» **Short exercise**
List each line holding the string "this".

» **Material supplied**
•••
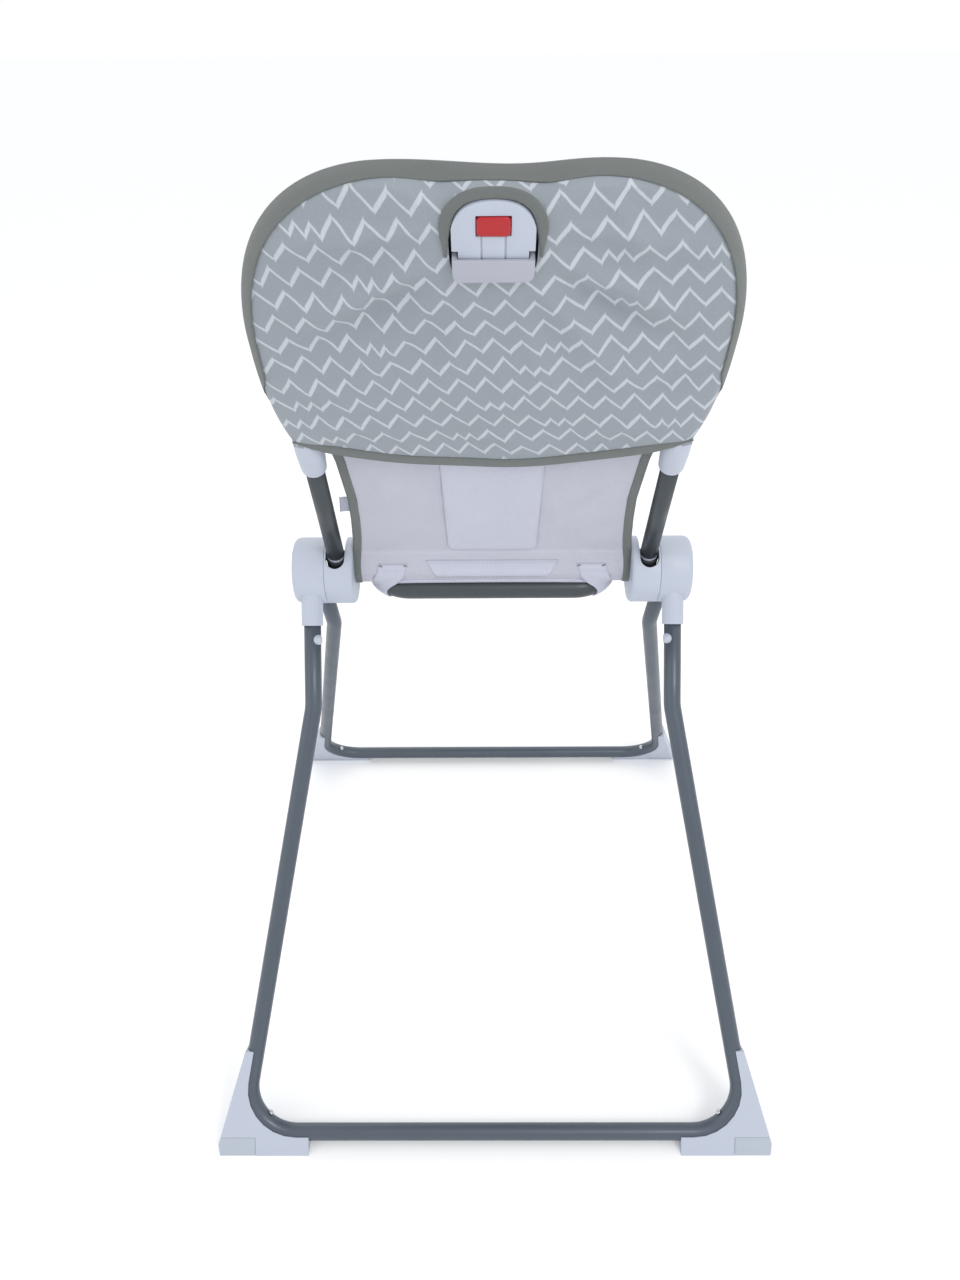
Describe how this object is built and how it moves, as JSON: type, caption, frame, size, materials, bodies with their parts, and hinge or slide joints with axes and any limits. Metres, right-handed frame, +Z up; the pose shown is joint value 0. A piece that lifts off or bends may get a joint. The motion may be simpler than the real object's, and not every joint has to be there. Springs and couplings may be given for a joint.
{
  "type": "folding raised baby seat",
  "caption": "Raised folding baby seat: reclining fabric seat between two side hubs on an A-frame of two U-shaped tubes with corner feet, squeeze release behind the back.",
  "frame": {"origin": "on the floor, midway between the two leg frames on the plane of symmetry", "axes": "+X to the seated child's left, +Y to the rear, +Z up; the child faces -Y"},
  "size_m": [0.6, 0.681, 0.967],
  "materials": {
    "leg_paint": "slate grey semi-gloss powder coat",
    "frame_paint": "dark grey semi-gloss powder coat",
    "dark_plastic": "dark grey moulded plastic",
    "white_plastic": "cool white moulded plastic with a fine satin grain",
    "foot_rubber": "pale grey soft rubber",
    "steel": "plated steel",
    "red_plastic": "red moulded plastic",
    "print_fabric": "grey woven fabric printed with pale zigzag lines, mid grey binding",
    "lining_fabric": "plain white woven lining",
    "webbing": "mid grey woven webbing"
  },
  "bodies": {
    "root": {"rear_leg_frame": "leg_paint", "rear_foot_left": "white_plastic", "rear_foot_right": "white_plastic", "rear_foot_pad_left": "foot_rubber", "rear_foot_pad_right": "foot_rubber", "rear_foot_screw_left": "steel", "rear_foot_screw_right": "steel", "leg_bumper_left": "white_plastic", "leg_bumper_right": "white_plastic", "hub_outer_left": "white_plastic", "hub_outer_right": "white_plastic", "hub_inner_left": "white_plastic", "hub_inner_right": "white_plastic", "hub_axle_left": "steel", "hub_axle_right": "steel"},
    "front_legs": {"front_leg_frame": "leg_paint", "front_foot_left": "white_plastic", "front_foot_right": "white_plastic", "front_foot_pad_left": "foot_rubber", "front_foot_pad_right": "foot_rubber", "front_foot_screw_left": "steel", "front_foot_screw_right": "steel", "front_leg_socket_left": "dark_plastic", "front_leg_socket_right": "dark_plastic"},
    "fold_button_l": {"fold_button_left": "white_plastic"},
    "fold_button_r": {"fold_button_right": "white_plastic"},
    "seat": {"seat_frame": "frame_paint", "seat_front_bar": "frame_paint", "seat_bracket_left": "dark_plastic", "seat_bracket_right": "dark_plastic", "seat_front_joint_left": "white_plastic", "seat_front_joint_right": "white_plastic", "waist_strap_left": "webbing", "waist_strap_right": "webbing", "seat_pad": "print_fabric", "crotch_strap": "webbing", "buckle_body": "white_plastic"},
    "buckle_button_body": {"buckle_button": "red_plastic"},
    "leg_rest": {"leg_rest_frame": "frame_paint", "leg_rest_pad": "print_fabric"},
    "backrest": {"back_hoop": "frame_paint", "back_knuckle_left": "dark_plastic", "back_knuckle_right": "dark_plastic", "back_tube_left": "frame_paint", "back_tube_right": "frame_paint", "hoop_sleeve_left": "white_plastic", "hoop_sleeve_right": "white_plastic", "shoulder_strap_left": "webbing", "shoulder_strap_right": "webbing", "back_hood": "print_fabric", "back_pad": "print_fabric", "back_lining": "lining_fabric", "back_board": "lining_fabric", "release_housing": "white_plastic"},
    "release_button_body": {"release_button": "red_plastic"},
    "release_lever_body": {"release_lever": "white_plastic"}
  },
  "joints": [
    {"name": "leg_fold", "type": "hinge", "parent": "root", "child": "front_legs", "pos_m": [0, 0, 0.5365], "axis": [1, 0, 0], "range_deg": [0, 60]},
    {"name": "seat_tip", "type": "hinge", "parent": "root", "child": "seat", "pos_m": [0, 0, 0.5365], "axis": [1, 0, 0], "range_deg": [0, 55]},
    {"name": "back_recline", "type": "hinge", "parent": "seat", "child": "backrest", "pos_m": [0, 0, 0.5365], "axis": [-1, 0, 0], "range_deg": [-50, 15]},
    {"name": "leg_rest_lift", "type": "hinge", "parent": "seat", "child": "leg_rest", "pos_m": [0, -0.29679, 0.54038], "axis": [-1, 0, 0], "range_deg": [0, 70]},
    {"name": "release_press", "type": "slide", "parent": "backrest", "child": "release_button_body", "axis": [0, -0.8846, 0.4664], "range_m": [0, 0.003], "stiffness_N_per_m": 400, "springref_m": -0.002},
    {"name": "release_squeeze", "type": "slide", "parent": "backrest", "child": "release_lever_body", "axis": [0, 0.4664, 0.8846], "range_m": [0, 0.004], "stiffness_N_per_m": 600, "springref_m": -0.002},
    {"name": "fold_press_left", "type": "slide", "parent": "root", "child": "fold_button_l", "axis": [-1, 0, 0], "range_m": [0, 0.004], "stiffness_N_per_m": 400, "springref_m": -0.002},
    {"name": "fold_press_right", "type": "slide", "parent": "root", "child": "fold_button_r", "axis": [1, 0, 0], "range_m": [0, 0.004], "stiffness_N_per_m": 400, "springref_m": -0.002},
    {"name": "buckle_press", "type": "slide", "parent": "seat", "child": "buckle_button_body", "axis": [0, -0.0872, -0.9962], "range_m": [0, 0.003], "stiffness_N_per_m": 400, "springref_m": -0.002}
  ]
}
•••
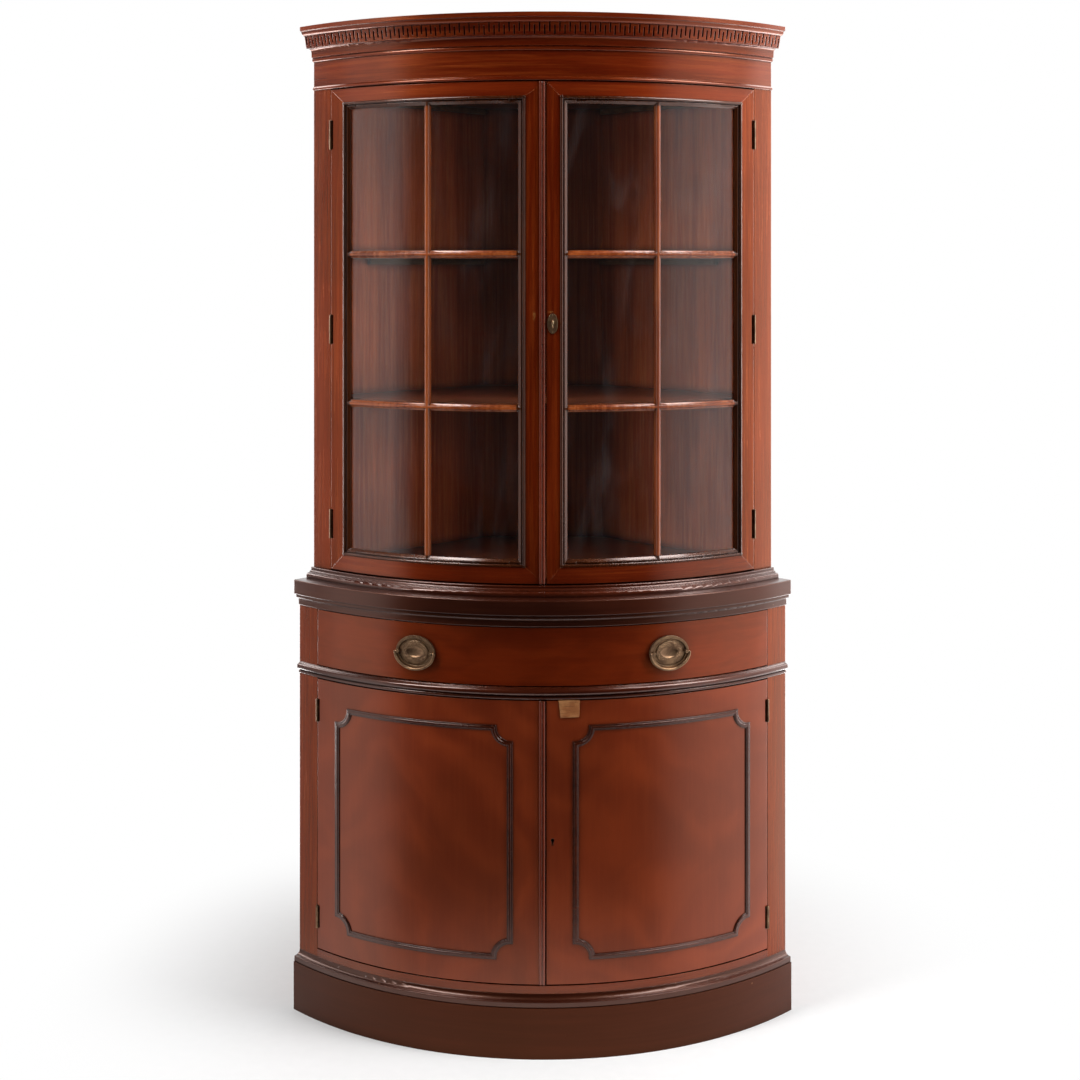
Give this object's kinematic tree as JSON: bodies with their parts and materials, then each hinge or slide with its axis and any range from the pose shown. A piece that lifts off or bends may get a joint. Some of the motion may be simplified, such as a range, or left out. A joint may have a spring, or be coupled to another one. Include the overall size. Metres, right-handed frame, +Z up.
•••
» **In response**
Describe how this object is built and how it moves, as JSON: type, caption, frame, size, materials, bodies with their parts, and hinge or slide joints with axes and any limits. Metres, right-handed frame, +Z up; the pose shown is joint value 0. A piece that lifts off or bends may get a joint. The motion may be simpler than the real object's, and not every joint has to be there. Springs and couplings may be given for a joint.
Give this object's kinematic tree as JSON: bodies with their parts and materials, then each hinge or slide with its axis and any range from the pose shown. A piece that lifts off or bends may get a joint. Some of the motion may be simplified, such as a range, or left out. A joint may have a spring, or be coupled to another one. Include the overall size. Metres, right-handed frame, +Z up.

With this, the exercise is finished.